First, the Common Lisp random function takes, as an optional argument, a random state object.  This is quite useful, as it allows the programmer, in effect, to produce multiple independent pseudo-random number streams.  This is unlike the BSD srandom() and random() functions, which modify a global state and don’t allow for easy manipulation of it.  It is, though, somewhat like the GNU libc extensions, srandom_r() and random_r(), which take a state vector as an additional argument.

That random state object used in the Lisp random function can be constructed using make-random-state, operating in one of three modes.  The make-random-state function can be used to create a copy of an existing random state, to create a copy of the default random state, or to build a new random state using an implementation-defined technique that is hoped to give a different result every time it is used.  None of these use cases allows what the programmer would think of as a “random number seed”, which the Monte Carlo modelers absolutely require for their work.  The Common Lisp standard also does not appear to require that the implementation supply a way to produce a readable representation of the current random state, so that it can be recorded and re-loaded from disc.

EDIT #1: 2014-05-18

As pointed out by mch in the comments, the standard does, in fact, require that *random-state* have a *print-readably* representation, so a compliant implementation must be able to store the current random state in a form that can be re-loaded within the same implementation.  There is no guarantee, however, that this representation is meaningful to any other Lisp implementation.

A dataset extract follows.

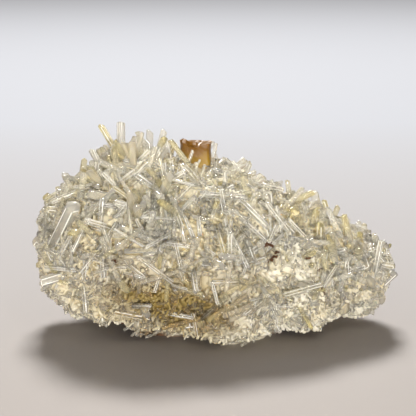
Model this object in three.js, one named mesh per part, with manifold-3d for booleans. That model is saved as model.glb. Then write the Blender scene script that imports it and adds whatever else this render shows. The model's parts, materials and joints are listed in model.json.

If you need to produce multiple reproducible pseudo-random number sequences, you really have two choices.  You can either write your own pseudo-random number generator, and use that for your work, or you can check the particular implementation of Lisp that you are using for any non-standard pseudo-random number extensions that may be supplied.  For instance, in SBCL there is a non-standard extension, sb-ext:seed-random-state, that allows the programmer to construct a random state variable based on a supplied seed, exactly what the Monte Carlo programmers require.